Aurora
Aurora is an Intel/HPE EX supercomputer located in the ALCF at Argonne National Laboratory. Each compute node contains two Intel (Sapphire Rapids) Xeon CPUs and six Intel Xe GPUs (Ponte Vecchio), each with two tiles.
The PBS scheduler is used to submit jobs from login nodes to run on compute nodes.
Configuring Python and Installation
To obtain Python use:
module use /soft/modulefiles
module load frameworks
To obtain libEnsemble:
pip install libensemble
See here for more information on advanced options for installing libEnsemble, including using Spack.
Example
To run the forces_gpu tutorial on Aurora.
To obtain the example you can git clone libEnsemble - although only the forces sub-directory is needed:
git clone https://github.com/Libensemble/libensemble
cd libensemble/libensemble/tests/scaling_tests/forces/forces_app
To compile forces (a C with OpenMP target application):
mpicc -DGPU -O3 -fiopenmp -fopenmp-targets=spir64 -o forces.x forces.c
Now go to forces_gpu directory:
cd ../forces_gpu
To make use of all available GPUs, open run_libe_forces.py
and adjust
the exit_criteria to do more simulations. The following will do two
simulations for each worker:
# Instruct libEnsemble to exit after this many simulations
ensemble.exit_criteria = ExitCriteria(sim_max=nsim_workers*2)

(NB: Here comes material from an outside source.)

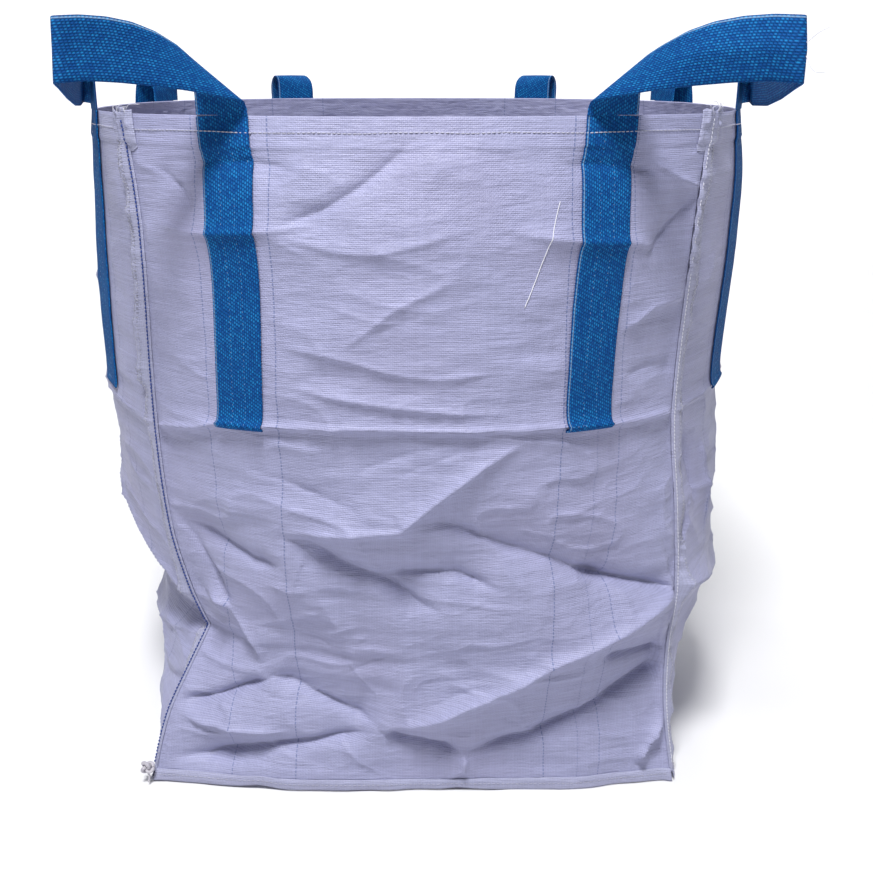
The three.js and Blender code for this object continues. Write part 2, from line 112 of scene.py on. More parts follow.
# Folds of the stiff cloth. Each is (height of the fold, reach above it, reach below it, route). A
# positive height is a ridge, a negative one a valley. A route is (share of the panel, height) points.
FOLD_DEPTH = {"front": 2.7, "right": 1.4, "back": 2.0, "left": 1.4}
FOLDS = {
    "front": [
        (.0045, .016, .007, [(0, .602), (.09, .615), (.14, .629), (.24, .634), (.40, .640), (.62, .637),
            (.79, .635), (.88, .626), (1, .622)]),
        (-.006, .030, .022, [(.01, .47), (.065, .376), (.10, .290), (.135, .205)]),
        (.010, .045, .030, [(.03, .33), (.09, .31), (.145, .215)]),
        (-.013, .070, .028, [(.135, .203), (.22, .183), (.33, .150), (.44, .118)]),
        (.012, .040, .060, [(.40, .105), (.44, .122), (.52, .148), (.61, .190), (.74, .254), (.85, .292),
            (.93, .318), (1, .340)]),
        (-.008, .040, .030, [(.02, .449), (.10, .431), (.17, .409), (.24, .405)]),
        (-.010, .030, .045, [(.23, .464), (.29, .451), (.34, .421), (.417, .397), (.47, .363),
            (.53, .340)]),
        (-.009, .035, .030, [(.40, .392), (.48, .408), (.56, .408), (.65, .378)]),
        (-.010, .020, .022, [(.005, .130), (.08, .146), (.125, .168), (.18, .190)]),
        (.006, .018, .016, [(.005, .118), (.08, .109), (.16, .105), (.25, .105)]),
        (-.012, .040, .022, [(.02, .040), (.10, .044), (.21, .071), (.32, .089), (.40, .106), (.44, .117)]),
        (-.010, .030, .022, [(.42, .119), (.47, .100), (.53, .088), (.60, .071)]),
        (-.012, .040, .024, [(.58, .066), (.73, .098), (.86, .146), (.95, .179), (1, .192)]),
        (.0045, .022, .018, [(.60, .075), (.595, .040), (.56, .014)]),
        (-.009, .045, .035, [(.92, .352), (.85, .374), (.74, .426), (.66, .450), (.56, .491), (.47, .504)]),
        (.009, .040, .050, [(.72, .625), (.62, .585), (.54, .537), (.465, .488), (.37, .480), (.22, .466)]),
        (.0075, .014, .016, [(1, .110), (.965, .077), (.93, .035)]),
        (-.007, .016, .016, [(1, .228), (.91, .234), (.84, .243)]),
        (-.010, .020, .016, [(1, .331), (.92, .360), (.85, .379), (.79, .402)]),
        (.0042, .060, .032, [(.03, .905), (.12, .898), (.17, .900), (.22, .903), (.33, .915)]),
        (-.0032, .032, .040, [(.07, .990), (.18, .992), (.31, .988)]),
        (.0042, .060, .032, [(.66, .905), (.80, .889), (.86, .886), (.96, .870)]),
        (-.0032, .032, .040, [(.72, .990), (.84, .987), (.95, .975)]),
        (-.0034, .016, .030, [(.241, .906), (.35, .939), (.433, .980), (.504, 1.03)]),
        (.0024, .050, .020, [(.241, .906), (.359, .883), (.446, .882), (.603, .915)]),
        (.0026, .040, .014, [(.234, .753), (.358, .741), (.51, .712), (.677, .721)]),
        (.0026, .020, .010, [(.256, .699), (.389, .680), (.542, .665), (.681, .659)]),
        (.0022, .030, .025, [(.358, .741), (.462, .807), (.584, .853)]),
        (-.0030, .020, .020, [(.047, .982), (.087, .961), (.114, .922)]),
        (.0034, .018, .012, [(1, .950), (.95, .965), (.89, .992)]),
        (-.0040, .018, .024, [(1, .935), (.95, .905), (.90, .860)]),
        (.0030, .030, .016, [(.87, .760), (.93, .790), (1, .800)]),
        (-.0020, .020, .016, [(.88, .690), (.94, .700), (1, .690)]),
    ],
    "left": [
        (.0045, .016, .007, [(0, .640), (.4, .632), (.7, .620), (1, .602)]),
        (.012, .050, .030, [(.35, .470), (.60, .455), (.80, .400), (1, .300)]),
        (-.014, .040, .040, [(.40, .360), (.65, .330), (.85, .290), (1, .245)]),
        (.010, .045, .030, [(.45, .200), (.70, .180), (1, .230)]),
        (-.010, .030, .030, [(.30, .120), (.60, .130), (.85, .115), (1, .150)]),
        (.004, .045, .045, [(.25, .800), (.55, .770), (.85, .800)]),
        (-.007, .040, .040, [(.20, .560), (.50, .540), (.80, .520)]),
    ],
    "right": [
        (.0045, .016, .007, [(0, .622), (.3, .634), (.7, .628), (1, .640)]),
        (.021, .075, .085, [(0, .340), (.08, .322), (.17, .300), (.30, .296), (.45, .320)]),
        (-.005, .030, .040, [(0, .225), (.10, .190), (.22, .165), (.40, .180)]),
        (-.008, .016, .014, [(.03, .600), (.06, .520), (.07, .440)]),
        (.008, .018, .018, [(.10, .560), (.12, .470), (.13, .380)]),
        (.010, .040, .030, [(.12, .130), (.40, .150), (.75, .120)]),
        (-.008, .040, .040, [(.30, .460), (.55, .420), (.85, .450)]),
        (.007, .040, .040, [(.25, .830), (.55, .800), (.80, .840)]),
    ],
    "back": [
        (.0045, .016, .007, [(0, .640), (.35, .632), (.6, .638), (1, .640)]),
        (.012, .050, .030, [(0, .300), (.20, .260), (.42, .180), (.60, .150)]),
        (-.012, .040, .040, [(.10, .420), (.35, .360), (.60, .330), (.85, .390)]),
        (.011, .045, .030, [(1, .340), (.85, .290), (.60, .230), (.45, .190)]),
        (-.012, .030, .024, [(.05, .050), (.30, .090), (.50, .120), (.75, .080), (.95, .040)]),
        (.008, .040, .050, [(.20, .560), (.50, .500), (.80, .570)]),
        (-.008, .050, .050, [(.20, .760), (.55, .720), (.85, .780)]),
    ],
}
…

Now grab an interactive session on two nodes (or use the batch script at
../submission_scripts/submit_pbs_aurora.sh
):
qsub -A <myproject> -l select=2 -l walltime=15:00 -lfilesystems=home -q EarlyAppAccess -I
Once in the interactive session, you may need to reload the frameworks module:
cd $PBS_O_WORKDIR
module use /soft/modulefiles
module load frameworks
Then in the session run:
python run_libe_forces.py --comms local --nworkers 13
This provides twelve workers for running simulations (one for each GPU across two nodes). An extra worker is added to run the persistent generator. The GPU settings for each worker simulation are printed.
Looking at libE_stats.txt
will provide a summary of the runs.
Using tiles as GPUs
If you wish to treat each tile as its own GPU, then add the libE_specs
option use_tiles_as_gpus=True
, so the libE_specs block of
run_libe_forces.py
becomes:
ensemble.libE_specs = LibeSpecs(
num_resource_sets=nsim_workers,
sim_dirs_make=True,
use_tiles_as_gpus=True,
)
Now you can run again but with twice the workers for running simulations (each will use one GPU tile):
python run_libe_forces.py --comms local --nworkers 25
Note that the forces example will automatically use the GPUs available to each worker (with one MPI rank per GPU), so if fewer workers are provided, more than one GPU will be used per simulation.
Also see forces_gpu_var_resources
and forces_multi_app
examples for
cases that use varying processor/GPU counts per simulation.
Demonstration
Note that a video demonstration of the forces_gpu example on Frontier is also available. The workflow is identical when running on Aurora, with the exception of different compiler options and numbers of workers (because the numbers of GPUs on a node differs).